A New European Supercomputer Was Inaugurated in Italy
The European Commission together with the European High-Performance Computing Joint Undertaking (EuroHPC JU), the Italian Ministry of Universities and Research, and the CINECA consortium inaugurated Europe's latest supercomputer. LEONARDO is located at the Bologna Technopole in Italy.
It is a world-class supercomputing system, developed and assembled in Europe. When fully operational, it will have a computing power of nearly 250 petaflops (250 million billion calculations per second). LEONARDO is currently placed as the fourth most powerful supercomputer in the world. It is a joint investment of €120 million, half of which comes from the EC and the other half from the Italian Ministry of Universities and Research and the CINECA consortium consisting of five more participating EuroHPC countries (Austria, Greece, Hungary, Slovakia, and Slovenia).
LEONARDO is the second of the European pre-exascale supercomputers to be put into operation, after LUMI in Kajaani, Finland. It combines state-of-the-art high-performance computing components and the use of AI to perform highly complex tasks. As such, it will enable unprecedented research into cancer and drug discovery, understanding the functioning of the human brain, discovering clean energy technologies, doing more precise climate modeling, as well as helping with predicting and monitoring natural disasters and pandemics.
The system focuses on environmental sustainability and is equipped with tools enabling a dynamical adjustment of power consumption, thus granting a smart and optimal balance between energy saving and performance. Moreover, it uses a water-cooling system for increased energy efficiency. The computing services provided by CINECA with LEONARDO will be further enhanced by the integration of a quantum computer, as CINECA has also been selected as a hosting entity for one of the first European-built quantum computers.
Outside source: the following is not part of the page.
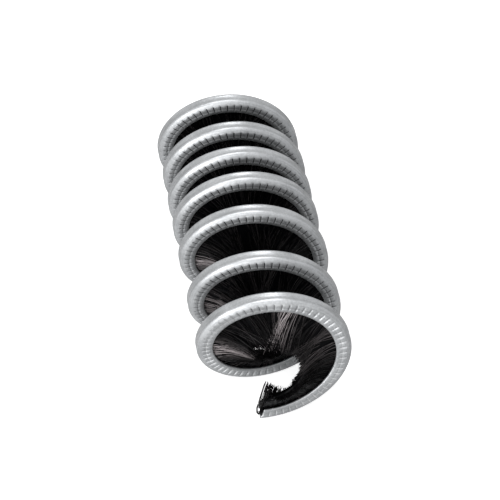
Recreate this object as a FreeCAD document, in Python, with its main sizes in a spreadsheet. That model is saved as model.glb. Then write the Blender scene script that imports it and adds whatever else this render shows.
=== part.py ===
import FreeCAD, Part
import math
import os
import Sketcher
from FreeCAD import Placement, Rotation, Vector

# A rope brush: a strip brush wound into a left-handed coil, with its bristles pointing inwards.
# The coil's axis is Y, its near end faces -Y, and the origin is the middle of the overall length.

# Driving dimensions, in millimetres, degrees and counts.
DIMENSIONS = {
    "outside_diameter": 36.0,  # over the back of the wound strip
    "strip_width": 4.0,  # over the flanks, along the coil's axis
    "strip_depth": 3.8,  # from the back to the mouth
    "sheet_thickness": 0.45,
    "back_width": 1.8,  # of the flat back
    "shoulder_depth": 2.3,  # from the back to where a shoulder has curved into its flank
    "wire_diameter": 1.2,
    "wire_gap": 0.15,  # between the wire and the filaments folded round it
    "fold_thickness": 0.5,  # filaments behind the wire
    "back_gap": 0.35,  # between the fold and the back of the strip
    "flank_gap": 0.28,  # between the filaments and each flank
    "bore_diameter": 10.8,  # between the tips, where the rope runs
    "bend_radius": 10.0,  # where a bristle bends, halfway to its tip
    "bend_sweep": 1.4,  # how far it leans towards the near end there
    "tip_sweep": 4.5,  # how far it leans at the tip
    "tip_thickness": 3.4,  # of the bristles at the tips, along the axis
    "tufts_per_turn": 24,
    "tuft_slit": 0.15,  # between one tuft and the next
    "end_overhang": 0.9,  # how far the wire and the tufts stand out of the cut strip
    "start_angle": 194.5,  # where the far end is cut, clockwise from the top
    "lead_0": 9.0,  # lead at the far end, and then after each turn
    "lead_1": 10.2,
    "lead_2": 8.6,
    "lead_3": 8.5,
    "lead_4": 10.7,
    "lead_5": 16.0,
    "lead_6": 12.2,
    "lead_7": 13.0,
    "steps_per_turn": 36,  # sections of the wound strip and wire
}

# Radii and half widths that several pieces share, as formulas of the sheet's cells.
BACK = "Sizes.outside_diameter / 2"
MOUTH = f"{BACK} - Sizes.strip_depth"
HALF_WIDTH = "Sizes.strip_width / 2"
INSIDE = f"{HALF_WIDTH} - Sizes.sheet_thickness"
BUNDLE = f"{INSIDE} - Sizes.flank_gap"
BACK_HALF = "Sizes.back_width / 2"
FOLD_BACK = f"{BACK} - Sizes.sheet_thickness - Sizes.back_gap"
HOLE = "(Sizes.wire_diameter / 2 + Sizes.wire_gap)"
WIRE_CENTRE = f"{FOLD_BACK} - Sizes.fold_thickness - {HOLE}"
TIP = "Sizes.bore_diameter / 2"
TUFT_SLOPE = "tan(180 / Sizes.tufts_per_turn)"


def shoulder(angle):
    """A corner of the strip's shoulder, which is a quarter of an ellipse, at this angle from the back."""
    radius = f"{BACK} - Sizes.shoulder_depth * (1 - cos({angle}))"
    return radius, f"{BACK_HALF} + ({HALF_WIDTH} - {BACK_HALF}) * sin({angle})"


LOW_SHOULDER, LOW_HALF = shoulder(60)
LOW_BUNDLE = f"{LOW_HALF} - Sizes.sheet_thickness - Sizes.flank_gap"
FOLD_HALF = f"{BACK_HALF} - Sizes.sheet_thickness"

doc = FreeCAD.newDocument("RopeBrush")
sheet = doc.addObject("Spreadsheet::Sheet", "Sizes")
for row, (alias, value) in enumerate(DIMENSIONS.items(), start=1):
    sheet.set(f"A{row}", alias)
    sheet.set(f"B{row}", str(value))
    sheet.setAlias(f"B{row}", alias)
doc.recompute()


def worked_out(formula):
    """The number that a formula of the sheet's cells gives."""
    return float(sheet.evalExpression(formula))


def add_outline(sketch, corners):
    """Adds a closed polygon whose corners are pairs of formulas, each bound to the sheet."""
    first = sketch.GeometryCount
    points = [Vector(worked_out(x), worked_out(y), 0) for x, y in corners]
    for start, end in zip(points, points[1:] + points[:1]):
        sketch.addGeometry(Part.LineSegment(start, end), False)
    for number, (point, formulas) in enumerate(zip(points, corners)):
        line = first + number
        before = line - 1 if number else first + len(corners) - 1
        sketch.addConstraint(Sketcher.Constraint("Coincident", before, 2, line, 1))
        for kind, distance, formula in zip(("DistanceX", "DistanceY"), point, formulas):
            constraint = Sketcher.Constraint(kind, -1, 1, line, 1, distance)
            index = sketch.addConstraint(constraint)
            sketch.setExpression(f"Constraints[{index}]", formula)


def origin_plane(body, role):
    return next(plane for plane in body.Origin.OriginFeatures if plane.Role == role)


def body_sketch(body, name, role):
    """An empty sketch on one of the body's own origin planes."""
    sketch = body.newObject("Sketcher::SketchObject", name)
    sketch.AttachmentSupport = [(origin_plane(body, role), "")]
    sketch.MapMode = "FlatFace"
    return sketch


# The winding. A turn is counted from the far end, and the lead changes evenly from each
# whole turn to the next, because the coil was pulled out by hand.
LEADS = [worked_out(f"Sizes.{alias}") for alias in DIMENSIONS if alias.startswith("lead_")]
TURNS = len(LEADS) - 1
TUFTS = round(worked_out("Sizes.tufts_per_turn"))
STEPS = round(worked_out("Sizes.steps_per_turn"))
FLAT = 1e-7  # corners nearer than this to one plane share a face


def lead_at(turn):
    whole = min(int(turn), TURNS - 1)
    return LEADS[whole] + (LEADS[whole + 1] - LEADS[whole]) * (turn - whole)


def advance(turn):
    """How far along the axis the winding has come from the far end."""
    whole = min(int(turn), TURNS - 1)
    finished = sum((LEADS[i] + LEADS[i + 1]) / 2 for i in range(whole))
    return finished + (LEADS[whole] + lead_at(turn)) / 2 * (turn - whole)


START_ANGLE = worked_out("Sizes.start_angle")
OVERHANG = worked_out(f"Sizes.end_overhang / ({WIRE_CENTRE})") / (2 * math.pi)  # in turns
FAR_REACH = worked_out(HALF_WIDTH)
NEAR_REACH = advance(TURNS) + worked_out("Sizes.tip_sweep + Sizes.tip_thickness / 2")
FAR_SECTION = (NEAR_REACH - FAR_REACH) / 2


def section_place(turn):
    """Where a section lies: its X points outwards, its Y to the near end, its Z along the strip."""
    angle = math.radians(START_ANGLE + 360 * turn)
    outwards = Vector(math.sin(angle), 0, math.cos(angle))
    near = Vector(0, -1, 0)
    turned = Rotation(outwards, near, outwards.cross(near), "XYZ")
    return Placement(Vector(0, FAR_SECTION - advance(turn), 0), turned)


def with_overhang(turn, overhang):
    """The turns from 0 to the last, spread evenly so that they go on past both ends."""
    return turn + overhang * (2 * turn / TURNS - 1)


def flat_faces(corners):
    """One face on four corners that lie in a plane, or else two, split along a diagonal."""
    a, b, c, d = corners
    normal = (b - a).cross(c - a).normalize()
    groups = [(a, b, c, d)] if abs(normal.dot(d - a)) < FLAT else [(a, b, c), (a, c, d)]
    return [Part.Face(Part.makePolygon([*group, group[0]])) for group in groups]


def wound(section, overhang):
    """A solid that joins copies of a section along the winding, its mouth turned to the axis.
    The overhang is how many turns it goes on past each cut end of the strip."""
    outline = [vertex.Point for vertex in section.Shape.Wires[0].OrderedVertexes]
    rings = []
    for step in range(TURNS * STEPS + 1):
        place = section_place(with_overhang(step / STEPS, overhang))
        rings.append([place.multVec(corner) for corner in outline])
    faces = [Part.Face(Part.makePolygon([*ring, ring[0]])) for ring in (rings[0], rings[-1])]
    for ring, following in zip(rings, rings[1:]):
        for side in range(len(outline)):
            faces += flat_faces((ring[side - 1], ring[side], following[side], following[side - 1]))
    shell = Part.makeShell(faces)
    shell.sewShape()
    return Part.Solid(shell)


# Strip: a U-channel with a flat back and sloping shoulders.
near_side = [
    (BACK, BACK_HALF),
    shoulder(30),
    (LOW_SHOULDER, LOW_HALF),
    (MOUTH, HALF_WIDTH),
    (MOUTH, INSIDE),
    (LOW_SHOULDER, f"{LOW_HALF} - Sizes.sheet_thickness"),
    (f"{BACK} - Sizes.sheet_thickness", f"{BACK_HALF} - Sizes.sheet_thickness / 2"),
]
far_side = [(x, f"-({y})") for x, y in reversed(near_side)]
strip_section = doc.addObject("Sketcher::SketchObject", "StripSection")
add_outline(strip_section, near_side + far_side)

# Core wire: drawn with six flats, and held in the fold of the filaments.
WIRE_CORNERS = [f"{60 * corner}" for corner in range(6)]
wire_section = doc.addObject("Sketcher::SketchObject", "WireSection")
add_outline(
    wire_section,
    [
        (
            f"{WIRE_CENTRE} + Sizes.wire_diameter / 2 * cos({angle})",
            f"Sizes.wire_diameter / 2 * sin({angle})",
        )
        for angle in WIRE_CORNERS
    ],
)

# Tuft: a wedge of filaments, folded round the wire and bent towards the near end.
# Its X points outwards from the axis, its Y to the near end, and its Z along the strip.
tuft = doc.addObject("PartDesign::Body", "BristleTuft")
tuft_side = body_sketch(tuft, "TuftSide", "XY_Plane")
add_outline(
    tuft_side,
    [
        (FOLD_BACK, FOLD_HALF),
        (LOW_SHOULDER, LOW_BUNDLE),
        (MOUTH, BUNDLE),
        ("Sizes.bend_radius", f"Sizes.bend_sweep + ({BUNDLE} + Sizes.tip_thickness / 2) / 2"),
        (TIP, "Sizes.tip_sweep + Sizes.tip_thickness / 2"),
        (TIP, "Sizes.tip_sweep - Sizes.tip_thickness / 2"),
        ("Sizes.bend_radius", f"Sizes.bend_sweep - ({BUNDLE} + Sizes.tip_thickness / 2) / 2"),
        (MOUTH, f"-({BUNDLE})"),
        (LOW_SHOULDER, f"-({LOW_BUNDLE})"),
        (FOLD_BACK, f"-({FOLD_HALF})"),
    ],
)
add_outline(
    tuft_side,
    [
        (f"{WIRE_CENTRE} + {HOLE}", HOLE),
        (f"{WIRE_CENTRE} - {HOLE}", HOLE),
        (f"{WIRE_CENTRE} - {HOLE}", f"-{HOLE}"),
        (f"{WIRE_CENTRE} + {HOLE}", f"-{HOLE}"),
    ],
)
tuft_block = tuft.newObject("PartDesign::Pad", "TuftBlock")
tuft_block.Profile = tuft_side
tuft_block.SideType = "Symmetric"
tuft_block.setExpression("Length", f"2 * ({FOLD_BACK}) * {TUFT_SLOPE} - Sizes.tuft_slit")
doc.recompute()

tuft_plan = body_sketch(tuft, "TuftPlan", "XZ_Plane")
add_outline(
    tuft_plan,
    [
        ("0", "-Sizes.tuft_slit / 2"),
        (BACK, f"{BACK} * {TUFT_SLOPE} - Sizes.tuft_slit / 2"),
        ("0", f"{BACK} * {TUFT_SLOPE} - Sizes.tuft_slit / 2"),
    ],
)
tuft_taper = tuft.newObject("PartDesign::Pocket", "TuftTaper")
tuft_taper.Profile = tuft_plan
tuft_taper.Type = "ThroughAll"
tuft_taper.SideType = "Symmetric"
doc.recompute()
other_taper = tuft.newObject("PartDesign::Mirrored", "OtherTaper")
other_taper.Originals = [tuft_taper]
other_taper.MirrorPlane = (origin_plane(tuft, "XY_Plane"), [""])
tuft.Tip = other_taper
doc.recompute()


def check(part):
    """Stops the build if an object failed or its shape is empty or not valid."""
    if "Invalid" in part.State or "Error" in part.State:
        raise RuntimeError(f"{part.Label} failed: {part.getStatusString()}")
    if part.Shape.isNull() or not part.Shape.isValid():
        raise RuntimeError(f"{part.Label} has no valid shape")


def add_part(label, shape):
    part = doc.addObject("Part::Feature", label)
    part.Label = label
    part.Shape = shape
    return part


def tuft_place(number):
    """Where a tuft sits, tilted about its own radius to follow the wire's slope."""
    turn = with_overhang((number + 0.5) / TUFTS, OVERHANG)
    slope = lead_at(turn) / (2 * math.pi * worked_out(WIRE_CENTRE))
    tilt = Rotation(Vector(1, 0, 0), -math.degrees(math.atan(slope)))
    return section_place(turn) * Placement(Vector(), tilt)


def turn_of_tufts(turn):
    """The separate tufts of one turn, counted from 1 at the far end."""
    tufts = []
    for number in range((turn - 1) * TUFTS, turn * TUFTS):
        copy = tuft.Shape.Solids[0].copy()
        copy.Placement = tuft_place(number)
        tufts.append(copy)
    return Part.makeCompound(tufts)


parts = [
    add_part("channel_strip", wound(strip_section, 0)),
    add_part("core_wire", wound(wire_section, OVERHANG)),
]
for turn in range(1, TURNS + 1):
    parts.append(add_part(f"bristles_turn_{turn}", turn_of_tufts(turn)))
doc.recompute()

for item in doc.Objects:
    if hasattr(item, "Shape") and item.isDerivedFrom("PartDesign::Feature"):
        check(item)
for part in parts:
    check(part)

# The least gap between one turn of the strip and the next, measured at every section.
gaps = [
    advance(step / STEPS + 1) - advance(step / STEPS) - worked_out("Sizes.strip_width")
    for step in range((TURNS - 1) * STEPS + 1)
]
print(f"least gap between turns of the strip: {min(gaps):.2f} mm")

os.makedirs("parts", exist_ok=True)
for part in parts:
    part.Shape.exportStep(f"parts/{part.Label}.step")
    print(f"{part.Label}: {len(part.Shape.Solids)} solids, {part.Shape.Volume:.1f} mm3")
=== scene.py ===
import math

import bpy
import numpy as np
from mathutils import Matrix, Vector


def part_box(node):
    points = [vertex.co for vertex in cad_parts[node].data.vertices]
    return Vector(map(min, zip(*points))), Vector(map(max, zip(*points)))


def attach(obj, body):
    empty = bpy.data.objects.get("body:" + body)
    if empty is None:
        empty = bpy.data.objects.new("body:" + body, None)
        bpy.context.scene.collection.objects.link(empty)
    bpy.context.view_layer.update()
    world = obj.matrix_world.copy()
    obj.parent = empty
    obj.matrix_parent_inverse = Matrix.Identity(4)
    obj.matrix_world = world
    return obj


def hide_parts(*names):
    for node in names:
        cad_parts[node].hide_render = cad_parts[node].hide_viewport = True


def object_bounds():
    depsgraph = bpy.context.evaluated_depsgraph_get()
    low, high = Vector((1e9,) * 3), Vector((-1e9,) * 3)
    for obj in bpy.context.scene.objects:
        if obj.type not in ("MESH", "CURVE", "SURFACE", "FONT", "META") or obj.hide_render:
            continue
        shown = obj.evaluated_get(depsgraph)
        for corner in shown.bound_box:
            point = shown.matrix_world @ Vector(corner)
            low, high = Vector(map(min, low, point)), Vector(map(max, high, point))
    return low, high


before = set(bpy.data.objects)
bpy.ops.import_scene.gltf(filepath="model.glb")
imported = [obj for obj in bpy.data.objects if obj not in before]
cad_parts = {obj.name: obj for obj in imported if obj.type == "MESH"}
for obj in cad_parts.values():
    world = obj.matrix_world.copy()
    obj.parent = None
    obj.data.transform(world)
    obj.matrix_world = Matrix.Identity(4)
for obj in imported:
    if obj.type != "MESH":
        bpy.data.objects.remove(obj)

# A rope brush: a crimped strip brush wound into a left-handed coil, its bristles pointing inwards.
# The coil's axis is Y and its near end faces -Y. Sizes below are in millimetres.

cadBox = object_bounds()
mm = 0.001  # the scene itself is in metres
print("frame loaded:", ", ".join(sorted(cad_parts)))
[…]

The deployment of the European world-class high-performance computing and data infrastructure continues with the ongoing installation of the Deucalion petascale supercomputer in Portugal, and the third European pre-exascale MareNostrum 5 supercomputer in Spain. Further to this, new sites for supercomputers have already been announced by the EuroHPC JU in June 2022, with one of them to be Europe's first exascale supercomputer: JUPITER, which will be hosted in the Jülich Supercomputing Centre in Germany. In October 2022 the EuroHPC JU also announced six sites to host quantum computers, which will be integrated with existing supercomputers. Additionally, a call for a second European exascale supercomputer in 2023 is expected to be launched, as well as the deployment of additional supercomputers and quantum computers in 2023 and beyond.